As the housing market faltered, weekly earnings in his business shrank from a high of $6,000 to barely $2,000, he said. Expenses like gas and rent rose, making it harder for him and Ms. Borges, who cleaned houses in New York, to pay off loans for the farm they were buying in Brazil.
The dollar, which once bought four Brazilian reals, dropped to a historic low of 1.7 reals in May. Then in June came their personal tipping point: the collapse of the bipartisan bill in Congress that would have offered them, and millions of other illegal residents, a path to legal status.
“After the law didn’t pass, it was like all the hope went away at once,” said Mr. Borges, who had traveled, with other members of St. James Catholic Church in Newark, to rallies supporting the bill in Trenton and Washington.

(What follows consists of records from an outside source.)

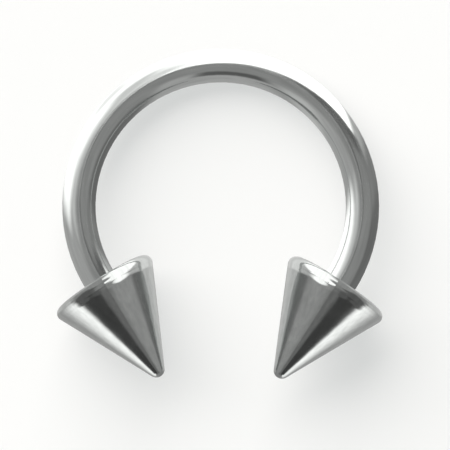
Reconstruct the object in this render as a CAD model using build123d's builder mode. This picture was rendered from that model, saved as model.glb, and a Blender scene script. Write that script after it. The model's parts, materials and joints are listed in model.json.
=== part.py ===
from build123d import *

import os
from math import cos, radians, sin, sqrt, tan

# Horseshoe barbell: a bow of round wire with a screw-on cone at each end, all polished steel.
# It is modelled as it rests on a table, on the crown of the bow and on the rims of both cones,
# so the plane of the bow leans by about 10 degrees.
# Millimetres. X runs across the bow, Y towards the crown, Z up, origin under the middle.

# Bow
wire_dia = 1.6
inner_dia = 12.0
end_drop = 32.9  # degrees below the centre of the ring at which the wire stops
shoulder_round = 0.06

# Cones
cone_width = 5.28
half_angle = 25.8
rim_round = 0.34
tip_round = 0.4
seat_gap = 0.02

# Threaded posts, with a metric thread
thread_dia = 1.2
thread_pitch = 0.25
thread_turns = 7
flank_angle = 60
depth_share = 0.6134  # of the pitch
crest_share = 1 / 8  # of the pitch
relief_length = 0.25
lead_length = 0.2
lead_chamfer = 0.1
root_overlap = 0.02  # how far the ridge of the thread reaches into its core

# Bores
bore_dia = 1.26
bore_depth = 2.5
mouth_dia = 1.36
drill_angle = 118

# Sizes of the thread and of its post
thread_depth = depth_share * thread_pitch
thread_crest = crest_share * thread_pitch
thread_rise = thread_depth * tan(radians(flank_angle / 2))
root_radius = thread_dia / 2 - thread_depth
thread_length = thread_turns * thread_pitch
post_length = relief_length + thread_length + lead_length

# Sizes of the cone's outline, whose rim and tip are rounded off a sharp triangle
rim_radius = cone_width / 2 - rim_round
lean_sin = sin(radians(half_angle))
lean_cos = cos(radians(half_angle))
sharp_radius = rim_radius + rim_round * (1 + lean_sin) / lean_cos
sharp_height = sharp_radius / tan(radians(half_angle))
cone_height = sharp_height - tip_round * (1 / lean_sin - 1)

# The ends of the wire and the bases of the cones, in the plane of the ring
ring_radius = (inner_dia + wire_dia) / 2
drop_sin = sin(radians(end_drop))
drop_cos = cos(radians(end_drop))
base_y = -ring_radius * drop_sin - seat_gap * drop_cos

# The sine of the lean, at which the lowest points of the crown and of the rims are level:
# reach * rest_sin = rim_radius * sqrt(1 - (drop_cos * rest_sin)**2) + step
reach = ring_radius - base_y + rim_round * drop_cos
step = rim_round - wire_dia / 2
square = reach**2 + (rim_radius * drop_cos) ** 2
rest_sin = (reach * step + sqrt((reach * step) ** 2 + square * (rim_radius**2 - step**2))) / square
rest_cos = sqrt(1 - rest_sin**2)

# The place of the ring that puts the object on the ground, with the origin under its middle
tip_y = base_y - (cone_height - tip_round) * drop_cos
front_y = tip_y * rest_cos - tip_round
back_y = ring_radius * rest_cos + wire_dia / 2
ring_centre = (0, -(front_y + back_y) / 2, ring_radius * rest_sin + wire_dia / 2)
ring_plane = Plane(ring_centre, x_dir=(1, 0, 0), z_dir=(0, rest_sin, rest_cos))


def end_plane(side, gap=0.0):
    """Plane across an end of the wire, with its normal pointing out of it. Side is -1 or 1."""
    out = Vector(-side * drop_sin, -drop_cos, 0)
    centre = Vector(side * ring_radius * drop_cos, -ring_radius * drop_sin, 0) + out * gap
    return Plane(
        ring_plane.from_local_coords(centre),
        x_dir=ring_plane.z_dir,
        z_dir=(ring_plane.from_local_coords(out) - ring_plane.origin),
    )


def side_plane(base):
    """Plane along the axis of an end, where X is the distance from the axis and Y is along it."""
    return Plane(base.origin, x_dir=base.x_dir, z_dir=-base.y_dir)


os.makedirs("parts", exist_ok=True)

# The bow, one piece with its two threaded posts
with BuildPart() as bar:
    with BuildLine(ring_plane) as bow:
        CenterArc((0, 0), ring_radius, -end_drop, 180 + 2 * end_drop)
    with BuildSketch(Plane(bow.line @ 0, z_dir=bow.line % 0)):
        Circle(wire_dia / 2)
    sweep(path=bow.line)
    fillet(bar.edges().filter_by(GeomType.CIRCLE), shoulder_round)
    for side in (-1, 1):
        end = end_plane(side)
        with BuildSketch(end):
            Circle(root_radius)
        extrude(amount=post_length)
        tip_edge = bar.edges(Select.LAST).sort_by(Axis(end.origin, end.z_dir))[-1]
        chamfer(tip_edge, lead_chamfer)
        thread_start = end.offset(relief_length).origin
        with BuildLine() as spiral:
            Helix(thread_pitch, thread_length, root_radius - root_overlap, thread_start, end.z_dir)
        foot = spiral.line @ 0
        with BuildSketch(Plane(foot, x_dir=foot - thread_start, z_dir=spiral.line % 0)):
            with BuildLine():
                Polyline(
                    (0, -thread_rise - thread_crest / 2),
                    (root_overlap + thread_depth, -thread_crest / 2),
                    (root_overlap + thread_depth, thread_crest / 2),
                    (0, thread_rise + thread_crest / 2),
                    close=True,
                )
            make_face()
        sweep(path=spiral.line, is_frenet=True)
bar.part.label = "bar"
export_step(bar.part, "parts/bar.step")

# The two cones, turned from rod, each with a blind bore for its post
for name, side in {"cone_left": -1, "cone_right": 1}.items():
    base = end_plane(side, seat_gap)
    axis = Axis(base.origin, base.z_dir)
    with BuildPart() as cone:
        with BuildSketch(side_plane(base)) as outline:
            with BuildLine():
                Polyline((-sharp_radius, 0), (sharp_radius, 0), (0, sharp_height), close=True)
            make_face()
            rim_corners = outline.vertices().group_by(Axis.Y)[0]
            fillet(rim_corners, rim_round)
            tip_corner = outline.vertices().sort_by(Axis.Y)[-1]
            fillet(tip_corner, tip_round)
            split(bisect_by=Plane.YZ)
        revolve(axis=axis)
        with Locations(-base):
            CounterSinkHole(bore_dia / 2, mouth_dia / 2, depth=bore_depth)
        with Locations(base.offset(bore_depth)):
            Cone(
                bore_dia / 2,
                0,
                bore_dia / 2 / tan(radians(drill_angle / 2)),
                align=(Align.CENTER, Align.CENTER, Align.MIN),
                mode=Mode.SUBTRACT,
            )
    cone.part.label = name
    export_step(cone.part, f"parts/{name}.step")
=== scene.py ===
import json
from collections import namedtuple
from math import asin, atan2, cos, radians, sin

import bmesh
import bpy
from mathutils import Matrix, Vector


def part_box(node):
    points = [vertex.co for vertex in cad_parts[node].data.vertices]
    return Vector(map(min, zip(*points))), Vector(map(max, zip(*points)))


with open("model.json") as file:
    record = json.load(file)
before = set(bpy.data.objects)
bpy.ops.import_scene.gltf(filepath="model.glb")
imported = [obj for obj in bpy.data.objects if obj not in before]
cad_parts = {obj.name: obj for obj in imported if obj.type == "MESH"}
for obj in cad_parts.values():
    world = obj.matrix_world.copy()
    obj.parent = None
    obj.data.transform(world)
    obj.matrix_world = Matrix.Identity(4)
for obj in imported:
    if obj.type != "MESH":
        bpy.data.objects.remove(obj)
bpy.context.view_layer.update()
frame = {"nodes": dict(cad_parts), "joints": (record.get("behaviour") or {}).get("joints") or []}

# The horseshoe barbell lies on a plain pale floor and is seen from nearly straight above.
# Lengths are in metres. Azimuths turn from the picture's right (0) to the crown (90), and a
# polar angle is 0 straight up, 90 at the horizon and 180 straight down. Both are in degrees.
mm = 0.001

# Places on the object, worked out from the frame
nodes = frame["nodes"]
cone_axes = {joint["child"]: Vector(joint["axis"]) for joint in frame["joints"]}
lean = atan2(cone_axes["cone_right"].z, -cone_axes["cone_right"].y)
end_drop = asin(-cone_axes["cone_right"].x)
wire_radius = 0.8 * mm
bar_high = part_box("bar")[1]
ring_radius = bar_high.x - wire_radius
ring_centre = Vector((
    0,
    bar_high.y - wire_radius - ring_radius * cos(lean),
    wire_radius + ring_radius * sin(lean),
))
ring_across = Vector((0, cos(lean), -sin(lean)))
ring_normal = Vector((0, sin(lean), cos(lean)))


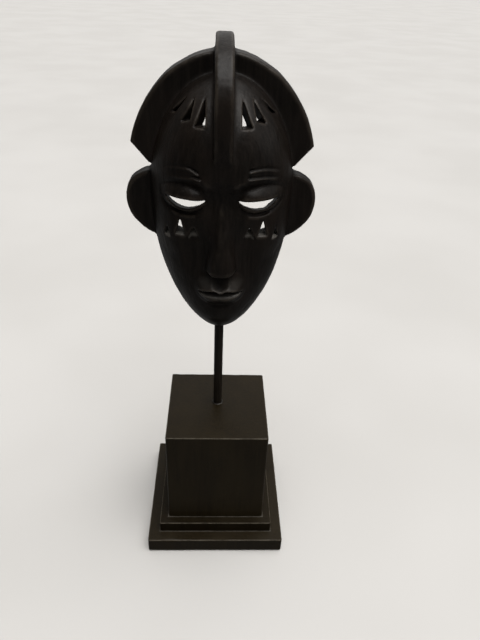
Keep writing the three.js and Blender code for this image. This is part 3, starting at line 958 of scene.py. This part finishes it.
def make_world():
    """Soft light from above and behind, and a dim room in front, by direction alone."""
    world = bpy.data.worlds.new("studio")
    bpy.context.scene.world = world
    world.use_nodes = True
    tree = world.node_tree
    direction = tree.nodes.new("ShaderNodeTexCoord").outputs["Generated"]

    def lobe(towards, wide, narrow, strength):
        """A glow round one direction, that fades between two angles in degrees."""
        dot = tree.nodes.new("ShaderNodeVectorMath")
        dot.operation = "DOT_PRODUCT"
        tree.links.new(direction, dot.inputs[0])
        dot.inputs[1].default_value = Vector(towards).normalized()
        fade = tree.nodes.new("ShaderNodeMapRange")
        fade.interpolation_type = "SMOOTHSTEP"
        tree.links.new(dot.outputs["Value"], fade.inputs["Value"])
        fade.inputs["From Min"].default_value = math.cos(math.radians(wide))
        fade.inputs["From Max"].default_value = math.cos(math.radians(narrow))
        fade.inputs["To Max"].default_value = strength
        return fade.outputs["Result"]

    total = None
    for glow in WORLD_GLOWS:
        value = lobe(*glow)
        if total is None:
            total = value
            continue
        add = tree.nodes.new("ShaderNodeMath")
        tree.links.new(total, add.inputs[0])
        tree.links.new(value, add.inputs[1])
        total = add.outputs[0]
    background = tree.nodes["Background"]
    background.inputs["Color"].default_value = (1.0, 0.985, 0.965, 1.0)
    tree.links.new(total, background.inputs["Strength"])


def make_key_light():
    """A wide soft lamp overhead."""
    data = bpy.data.lights.new("key_overhead", "AREA")
    data.size, data.energy, data.color = 1.5, 8, (1.0, 0.985, 0.96)
    light = bpy.data.objects.new("key_overhead", data)
    bpy.context.scene.collection.objects.link(light)
    light.location = (0.15, -0.2, 2.2)
    aim = Vector((0, 0, 0.3)) - light.location
    light.rotation_euler = aim.to_track_quat("-Z", "Y").to_euler()


def make_camera():
    yaw, pitch, roll = (math.radians(a) for a in (CAMERA_YAW, CAMERA_PITCH, CAMERA_ROLL))
    ahead = Vector((math.sin(yaw) * math.cos(pitch), math.cos(yaw) * math.cos(pitch),
                    math.sin(pitch)))
    right = Vector((math.cos(yaw), -math.sin(yaw), 0))
    up = right.cross(ahead)
    right, up = (right * math.cos(roll) + up * math.sin(roll),
                 up * math.cos(roll) - right * math.sin(roll))
    data = bpy.data.cameras.new("camera")
    data.sensor_width = SENSOR
    data.lens = CAMERA_FOCAL
    camera = bpy.data.objects.new("camera", data)
    bpy.context.scene.collection.objects.link(camera)
    turn = Matrix((right, up, -ahead)).transposed().to_4x4()
    camera.matrix_world = Matrix.Translation(Vector(CAMERA_PLACE) * MM) @ turn
    bpy.context.scene.camera = camera


make_camera()
make_world()
make_key_light()
make_stage()
build_stand()
build_rod()
finish_screws()
build_mask()
bpy.context.scene.view_settings.view_transform = "Standard"
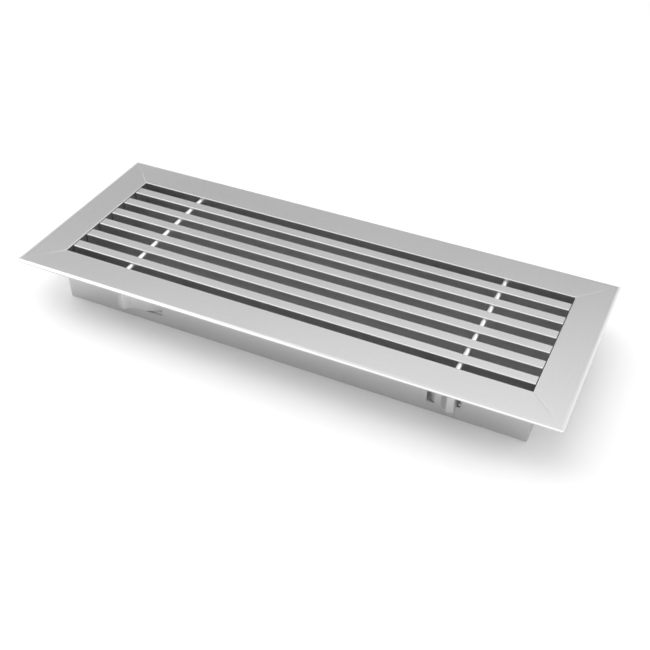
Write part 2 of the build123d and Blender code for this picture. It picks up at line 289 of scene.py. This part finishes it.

In past years, he allowed, he spent $26,000 on dubious and doomed efforts to secure a green card. Now, he hopes to make a living by processing sugar cane for ethanol on his Brazilian farm. “If we had papers, we’d stay forever,” said Ms. Borges, 41, who has been active in their children’s public schools. “We love this community.”
Proudly, they showed off the trophy that Marianna won in third grade in an anti-littering poster contest, for a design that is now featured in shop windows throughout the Ironbound.
It is in such neighborhoods, where Brazilians brought fresh bustle to faded storefronts or abandoned factories, that the departures are being felt most keenly.
“I’m scared,” said Francine Melo, the owner of the travel agency in Newark where Mr. Borges bought three one-way tickets for $1,708. “I make my living through these people.”
Another of her last-time customers, Norma dos Santos, a former house cleaner, said she felt she had no choice. Seven years after overstaying her visa, she said, she does not drive to work or pick up her children at school for fear that a traffic stop could put her in immigration detention.
“It’s just getting harder and harder to stay here without documents,” she said.
Still, she is uncertain that she is doing right by her American-born children, a newborn and a 2-year old boy.
“I’m worried they’ll grow up and ask me, ‘How could you have left America?’“ she said.